## Start Available data

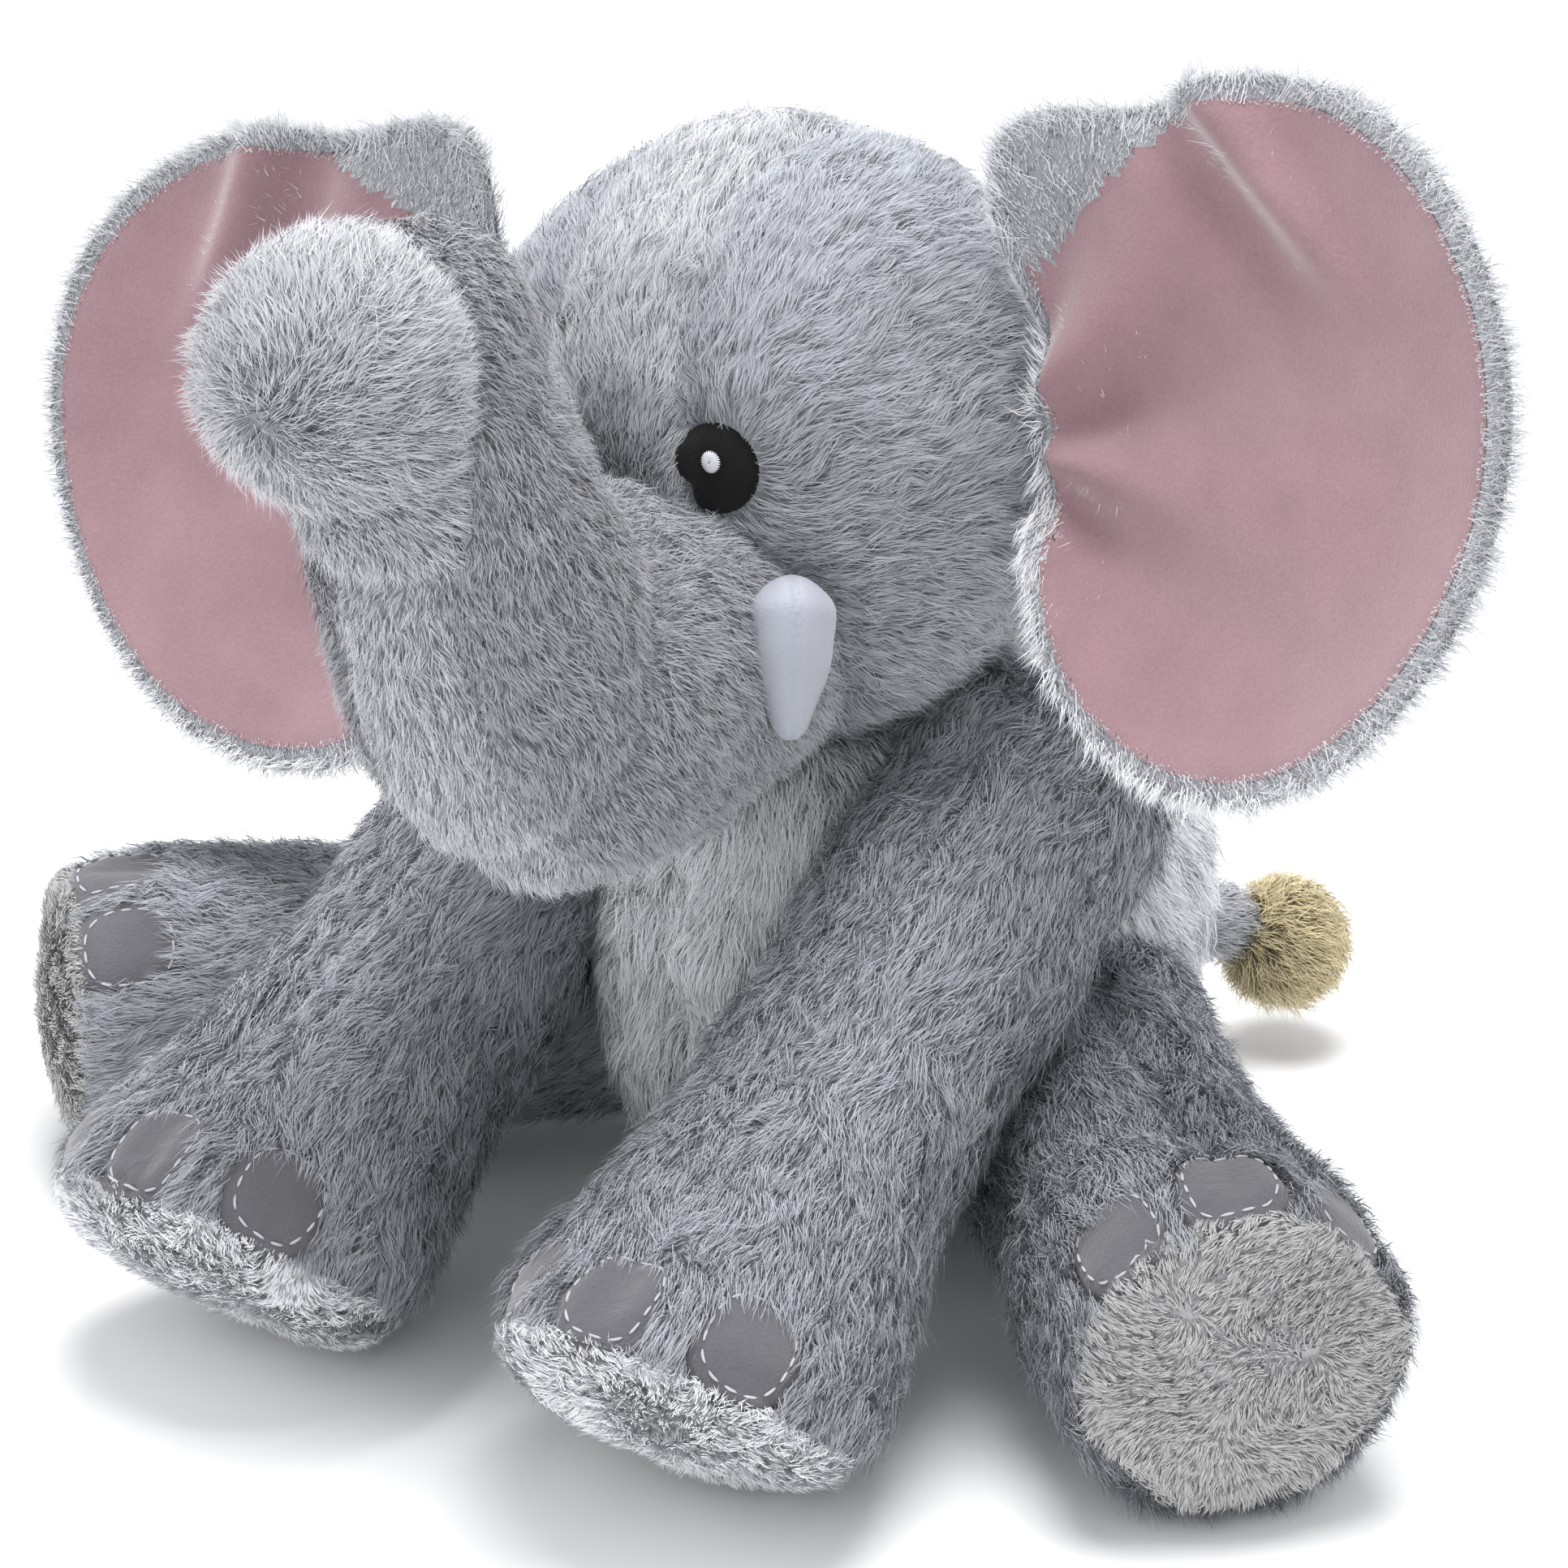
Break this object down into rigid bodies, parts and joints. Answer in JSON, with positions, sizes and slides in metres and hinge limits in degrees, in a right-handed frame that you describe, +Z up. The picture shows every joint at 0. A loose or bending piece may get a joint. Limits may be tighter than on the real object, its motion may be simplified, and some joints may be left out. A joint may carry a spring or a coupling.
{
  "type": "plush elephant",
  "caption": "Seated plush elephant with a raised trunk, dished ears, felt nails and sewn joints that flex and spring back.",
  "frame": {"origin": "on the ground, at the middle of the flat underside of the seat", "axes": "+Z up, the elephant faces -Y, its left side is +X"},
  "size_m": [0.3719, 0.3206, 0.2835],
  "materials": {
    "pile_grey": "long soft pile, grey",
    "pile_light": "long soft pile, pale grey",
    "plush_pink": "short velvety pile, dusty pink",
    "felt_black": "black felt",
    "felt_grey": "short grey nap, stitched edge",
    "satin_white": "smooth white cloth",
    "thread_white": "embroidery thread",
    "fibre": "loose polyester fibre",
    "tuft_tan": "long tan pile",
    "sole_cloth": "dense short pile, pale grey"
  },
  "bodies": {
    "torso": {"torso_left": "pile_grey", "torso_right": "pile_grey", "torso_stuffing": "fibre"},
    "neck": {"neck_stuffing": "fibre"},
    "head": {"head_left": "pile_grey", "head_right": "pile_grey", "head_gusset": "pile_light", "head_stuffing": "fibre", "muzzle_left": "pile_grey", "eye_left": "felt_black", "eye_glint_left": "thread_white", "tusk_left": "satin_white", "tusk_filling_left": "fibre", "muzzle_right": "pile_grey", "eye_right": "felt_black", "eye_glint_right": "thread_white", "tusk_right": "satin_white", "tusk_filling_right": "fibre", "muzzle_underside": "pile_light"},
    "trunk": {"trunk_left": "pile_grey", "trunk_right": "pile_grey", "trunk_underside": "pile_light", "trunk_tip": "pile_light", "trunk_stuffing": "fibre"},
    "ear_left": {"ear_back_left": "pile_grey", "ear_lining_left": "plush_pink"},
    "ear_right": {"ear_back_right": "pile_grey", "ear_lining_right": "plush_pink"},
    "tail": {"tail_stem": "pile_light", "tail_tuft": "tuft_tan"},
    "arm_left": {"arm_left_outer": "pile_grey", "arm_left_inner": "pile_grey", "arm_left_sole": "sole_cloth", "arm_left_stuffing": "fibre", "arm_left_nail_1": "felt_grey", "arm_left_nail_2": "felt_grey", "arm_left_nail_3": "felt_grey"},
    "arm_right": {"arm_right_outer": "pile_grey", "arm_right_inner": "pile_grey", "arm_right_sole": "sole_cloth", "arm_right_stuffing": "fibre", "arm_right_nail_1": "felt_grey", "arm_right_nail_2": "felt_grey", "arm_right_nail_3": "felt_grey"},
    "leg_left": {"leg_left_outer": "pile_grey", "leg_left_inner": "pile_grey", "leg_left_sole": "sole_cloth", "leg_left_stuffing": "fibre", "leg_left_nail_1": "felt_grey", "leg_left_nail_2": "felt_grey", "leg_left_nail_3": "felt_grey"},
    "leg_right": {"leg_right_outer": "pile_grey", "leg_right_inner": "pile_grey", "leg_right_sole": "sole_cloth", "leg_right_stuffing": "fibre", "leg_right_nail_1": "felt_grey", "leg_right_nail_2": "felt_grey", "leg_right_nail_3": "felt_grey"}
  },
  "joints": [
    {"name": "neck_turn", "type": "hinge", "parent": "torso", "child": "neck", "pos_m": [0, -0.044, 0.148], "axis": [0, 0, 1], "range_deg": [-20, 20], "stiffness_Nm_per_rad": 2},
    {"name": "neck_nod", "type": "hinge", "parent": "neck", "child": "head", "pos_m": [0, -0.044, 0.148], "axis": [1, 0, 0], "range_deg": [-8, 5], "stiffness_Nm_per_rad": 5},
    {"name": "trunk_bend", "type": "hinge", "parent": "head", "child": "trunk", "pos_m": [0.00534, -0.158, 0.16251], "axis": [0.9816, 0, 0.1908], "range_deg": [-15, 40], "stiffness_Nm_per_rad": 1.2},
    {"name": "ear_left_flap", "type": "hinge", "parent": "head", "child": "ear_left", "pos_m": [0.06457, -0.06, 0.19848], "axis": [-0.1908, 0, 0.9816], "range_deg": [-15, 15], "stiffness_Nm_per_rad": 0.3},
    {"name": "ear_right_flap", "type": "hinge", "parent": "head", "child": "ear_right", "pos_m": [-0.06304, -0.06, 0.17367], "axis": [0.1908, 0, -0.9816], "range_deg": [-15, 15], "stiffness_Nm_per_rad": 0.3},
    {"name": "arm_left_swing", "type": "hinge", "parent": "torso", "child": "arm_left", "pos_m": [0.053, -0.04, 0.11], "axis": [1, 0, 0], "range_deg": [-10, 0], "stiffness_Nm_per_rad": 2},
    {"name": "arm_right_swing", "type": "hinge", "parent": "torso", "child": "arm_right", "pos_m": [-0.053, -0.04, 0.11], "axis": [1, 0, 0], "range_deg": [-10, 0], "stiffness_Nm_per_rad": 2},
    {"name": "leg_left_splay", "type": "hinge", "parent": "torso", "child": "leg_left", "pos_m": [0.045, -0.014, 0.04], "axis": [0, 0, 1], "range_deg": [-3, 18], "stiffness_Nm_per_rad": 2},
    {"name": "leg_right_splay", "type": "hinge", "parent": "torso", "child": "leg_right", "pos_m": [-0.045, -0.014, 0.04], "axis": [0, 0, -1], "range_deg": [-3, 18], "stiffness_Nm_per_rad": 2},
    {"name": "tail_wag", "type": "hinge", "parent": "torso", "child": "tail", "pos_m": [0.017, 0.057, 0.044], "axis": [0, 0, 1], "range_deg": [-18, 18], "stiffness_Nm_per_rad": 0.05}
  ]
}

## End Available data
## Start Available data

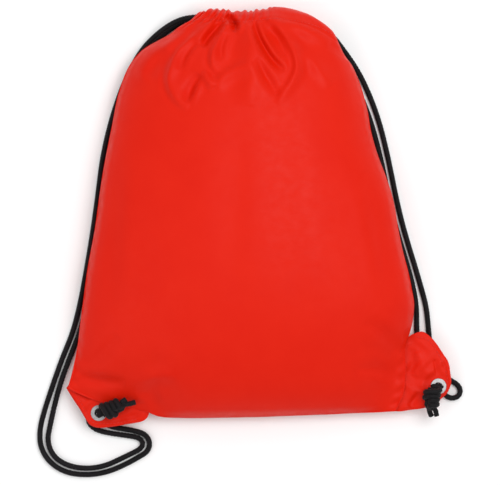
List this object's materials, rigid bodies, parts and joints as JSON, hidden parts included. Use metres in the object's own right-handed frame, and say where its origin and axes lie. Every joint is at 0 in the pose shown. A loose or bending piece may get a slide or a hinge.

## End Available data

In the entries above, find each line with the word "parts" and show it.

Answer for this exercise:
Break this object down into rigid bodies, parts and joints. Answer in JSON, with positions, sizes and slides in metres and hinge limits in degrees, in a right-handed frame that you describe, +Z up. The picture shows every joint at 0. A loose or bending piece may get a joint. Limits may be tighter than on the real object, its motion may be simplified, and some joints may be left out. A joint may carry a spring or a coupling.
List this object's materials, rigid bodies, parts and joints as JSON, hidden parts included. Use metres in the object's own right-handed frame, and say where its origin and axes lie. Every joint is at 0 in the pose shown. A loose or bending piece may get a slide or a hinge.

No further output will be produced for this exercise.